▶ **What to do**: Each record below is to be reproduced without any change.

▶ **Items**:
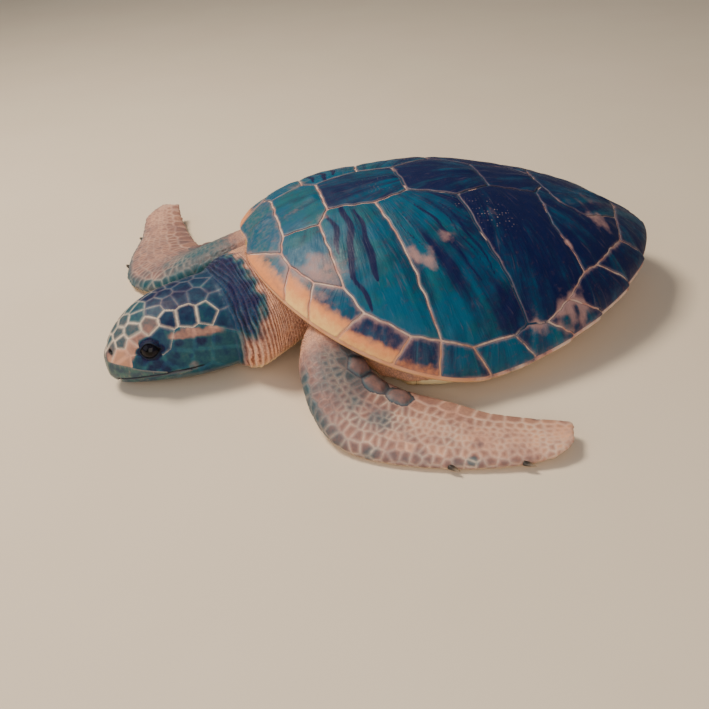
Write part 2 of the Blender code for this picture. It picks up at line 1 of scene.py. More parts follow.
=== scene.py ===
"""Finish of a life-size loggerhead turtle: horny shell plates, scaled skin, beak, eyes and claws.

Lengths are metres. Shapes are laid out in the shell's own frame: the turtle faces -Y, its left side
is at +X, the floor is at z = 0 and the middle of the carapace's width is x = 0. `Home` moves them
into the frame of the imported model.
"""

import logging
import math
from dataclasses import dataclass, field, replace
from enum import Enum
from typing import Iterable, Sequence

import bmesh
import bpy
import numpy as np
from bpy.types import Material, Mesh, Node, NodeSocket, NodeTree, Object
from mathutils import Matrix, Vector, geometry, kdtree


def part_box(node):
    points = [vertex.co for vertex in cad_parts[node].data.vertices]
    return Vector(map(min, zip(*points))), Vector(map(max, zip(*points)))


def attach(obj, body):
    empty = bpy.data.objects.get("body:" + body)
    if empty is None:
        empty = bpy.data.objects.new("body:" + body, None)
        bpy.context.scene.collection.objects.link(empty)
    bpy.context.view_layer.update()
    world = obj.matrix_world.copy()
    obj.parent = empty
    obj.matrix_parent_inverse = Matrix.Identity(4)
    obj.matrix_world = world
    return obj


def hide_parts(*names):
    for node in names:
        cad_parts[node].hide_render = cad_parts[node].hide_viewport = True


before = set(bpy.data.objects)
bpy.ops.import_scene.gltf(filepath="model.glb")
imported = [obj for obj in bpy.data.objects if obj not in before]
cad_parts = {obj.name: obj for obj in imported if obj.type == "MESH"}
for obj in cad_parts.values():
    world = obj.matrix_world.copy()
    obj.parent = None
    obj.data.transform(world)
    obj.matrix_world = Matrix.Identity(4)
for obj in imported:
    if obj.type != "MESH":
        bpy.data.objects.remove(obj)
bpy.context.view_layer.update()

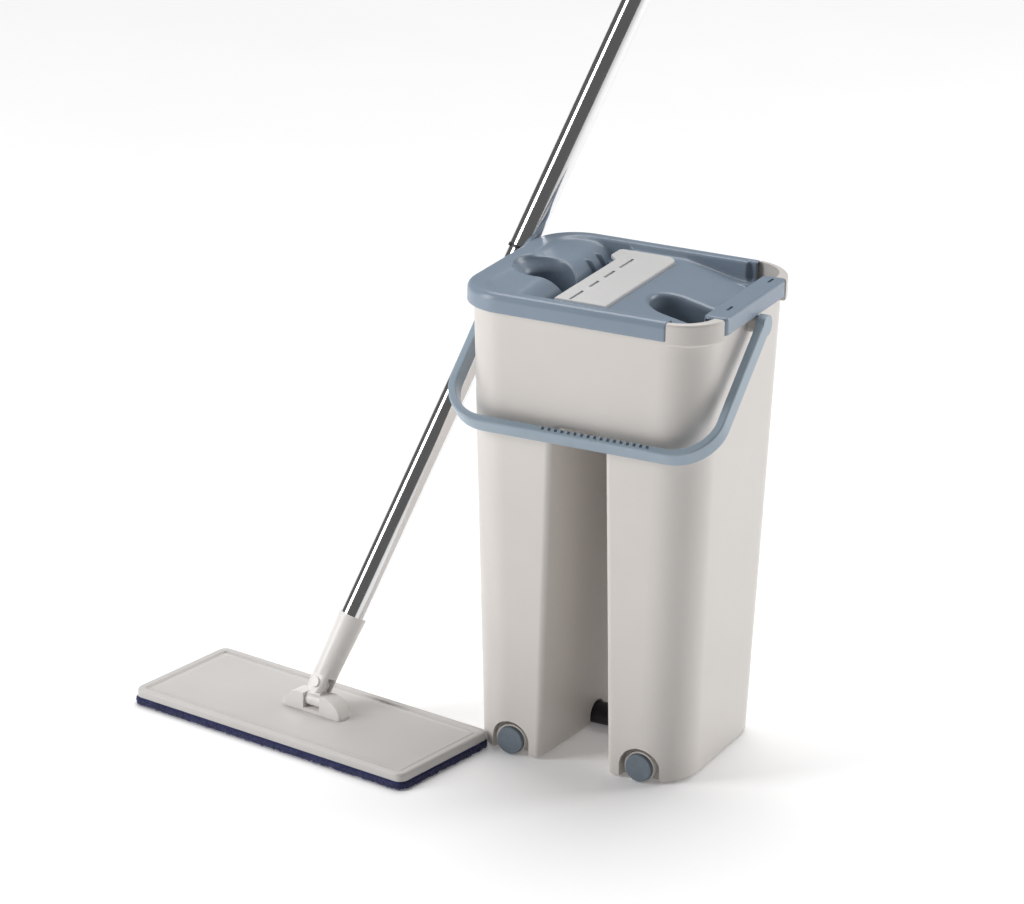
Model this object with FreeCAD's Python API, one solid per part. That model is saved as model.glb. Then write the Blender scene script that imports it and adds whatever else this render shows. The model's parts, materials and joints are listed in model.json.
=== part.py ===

▶ **Expected output**:
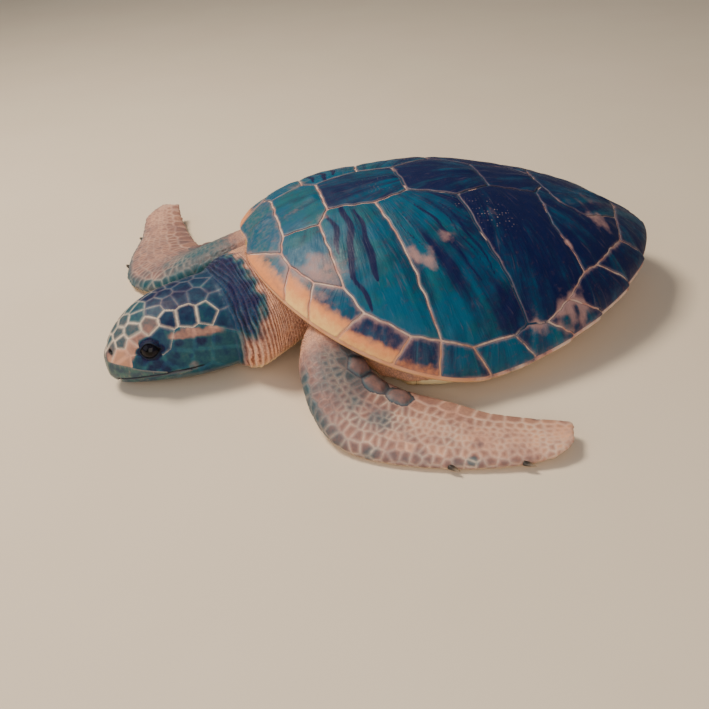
Write part 2 of the Blender code for this picture. It picks up at line 1 of scene.py. More parts follow.
=== scene.py ===
"""Finish of a life-size loggerhead turtle: horny shell plates, scaled skin, beak, eyes and claws.

Lengths are metres. Shapes are laid out in the shell's own frame: the turtle faces -Y, its left side
is at +X, the floor is at z = 0 and the middle of the carapace's width is x = 0. `Home` moves them
into the frame of the imported model.
"""

import logging
import math
from dataclasses import dataclass, field, replace
from enum import Enum
from typing import Iterable, Sequence

import bmesh
import bpy
import numpy as np
from bpy.types import Material, Mesh, Node, NodeSocket, NodeTree, Object
from mathutils import Matrix, Vector, geometry, kdtree


def part_box(node):
    points = [vertex.co for vertex in cad_parts[node].data.vertices]
    return Vector(map(min, zip(*points))), Vector(map(max, zip(*points)))


def attach(obj, body):
    empty = bpy.data.objects.get("body:" + body)
    if empty is None:
        empty = bpy.data.objects.new("body:" + body, None)
        bpy.context.scene.collection.objects.link(empty)
    bpy.context.view_layer.update()
    world = obj.matrix_world.copy()
    obj.parent = empty
    obj.matrix_parent_inverse = Matrix.Identity(4)
    obj.matrix_world = world
    return obj


def hide_parts(*names):
    for node in names:
        cad_parts[node].hide_render = cad_parts[node].hide_viewport = True


before = set(bpy.data.objects)
bpy.ops.import_scene.gltf(filepath="model.glb")
imported = [obj for obj in bpy.data.objects if obj not in before]
cad_parts = {obj.name: obj for obj in imported if obj.type == "MESH"}
for obj in cad_parts.values():
    world = obj.matrix_world.copy()
    obj.parent = None
    obj.data.transform(world)
    obj.matrix_world = Matrix.Identity(4)
for obj in imported:
    if obj.type != "MESH":
        bpy.data.objects.remove(obj)
bpy.context.view_layer.update()

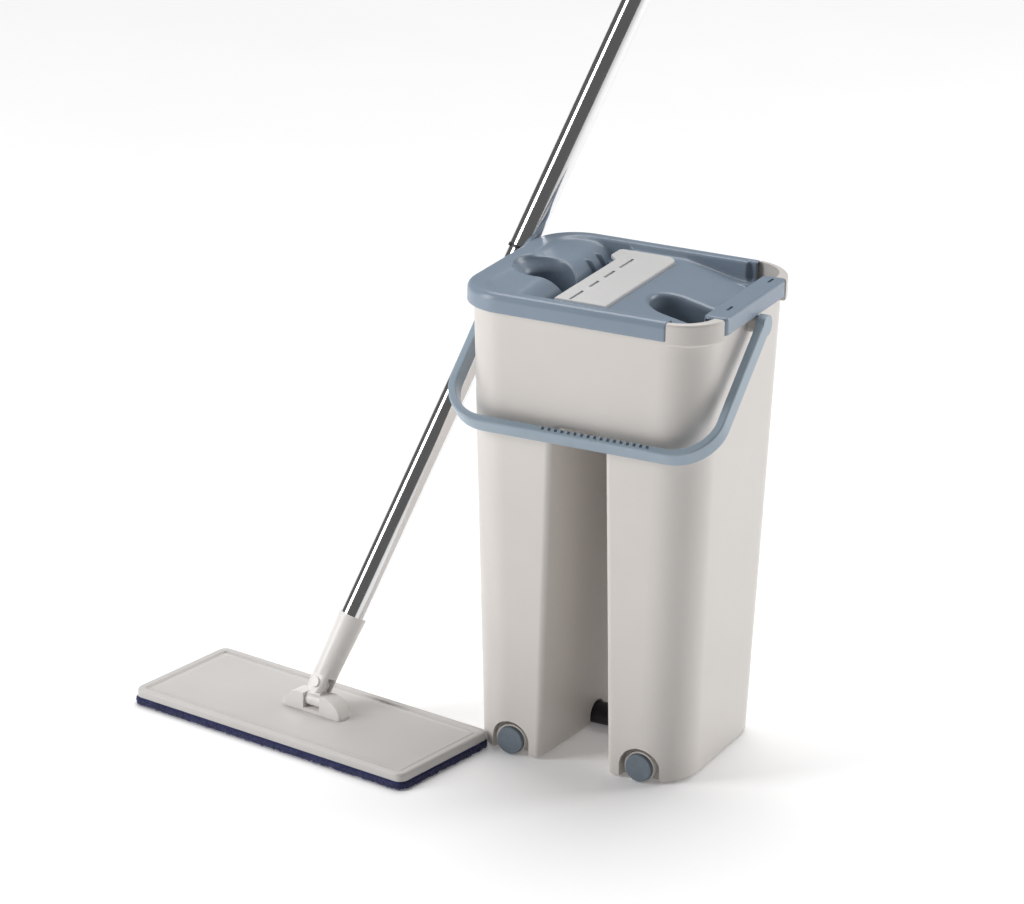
Model this object with FreeCAD's Python API, one solid per part. That model is saved as model.glb. Then write the Blender scene script that imports it and adds whatever else this render shows. The model's parts, materials and joints are listed in model.json.
=== part.py ===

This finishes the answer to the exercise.